Engagement remains a key catalyst for growth. During its last earnings call, Netflix revealed that subscribers spend an average of two hours daily on the platform. This is due to its strong original content. The company continues to invest in high-quality films, series, and live events, which are helping retain users and differentiate Netflix from competitors.

Meanwhile, Netflix’s ad-supported tier is quickly becoming a key growth catalyst for the company. Over half of new subscribers in eligible markets opt for the lower-cost ad plan, which grew by 30% in Q4 of 2024, following a 35% gain in the previous quarter. With advertisers eager to tap into the platform’s broad reach and Netflix continuing to enhance its offerings, ad revenue is poised to become a significant pillar of the company’s long-term growth.

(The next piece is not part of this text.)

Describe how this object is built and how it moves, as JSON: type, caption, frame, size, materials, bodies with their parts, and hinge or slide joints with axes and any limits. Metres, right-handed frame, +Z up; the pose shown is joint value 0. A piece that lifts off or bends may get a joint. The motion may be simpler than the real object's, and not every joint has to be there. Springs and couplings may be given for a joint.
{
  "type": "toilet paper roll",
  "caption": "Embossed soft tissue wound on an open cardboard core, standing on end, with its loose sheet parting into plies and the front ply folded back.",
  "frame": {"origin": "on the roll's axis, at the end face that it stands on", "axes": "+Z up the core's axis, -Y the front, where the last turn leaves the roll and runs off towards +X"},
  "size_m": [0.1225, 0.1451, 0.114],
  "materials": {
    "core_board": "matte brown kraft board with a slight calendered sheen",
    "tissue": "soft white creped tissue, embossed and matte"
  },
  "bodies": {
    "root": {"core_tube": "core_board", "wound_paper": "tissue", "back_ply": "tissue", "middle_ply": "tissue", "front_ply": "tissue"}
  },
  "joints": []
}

To strengthen its position further, Netflix has rolled out new initiatives like the “Extra Member with Ads” option and intensified its password-sharing crackdown. Moreover, strategic price hikes in significant markets, including the U.S., contribute to its ability to fund content development while expanding margins.

The Bottom Line

While macroeconomic pressures may still weigh on consumer behavior and advertiser budgets, Netflix appears well-equipped to navigate these challenges. The company’s multi-pronged revenue approach, loyal user base, and content leadership provide a strong foundation for continued growth.

Analysts maintain a “Moderate Buy” consensus on Netflix stock, reflecting optimism tempered by near-term economic uncertainties. However, for investors looking ahead to April 17 and beyond, Netflix remains a compelling long-term investment.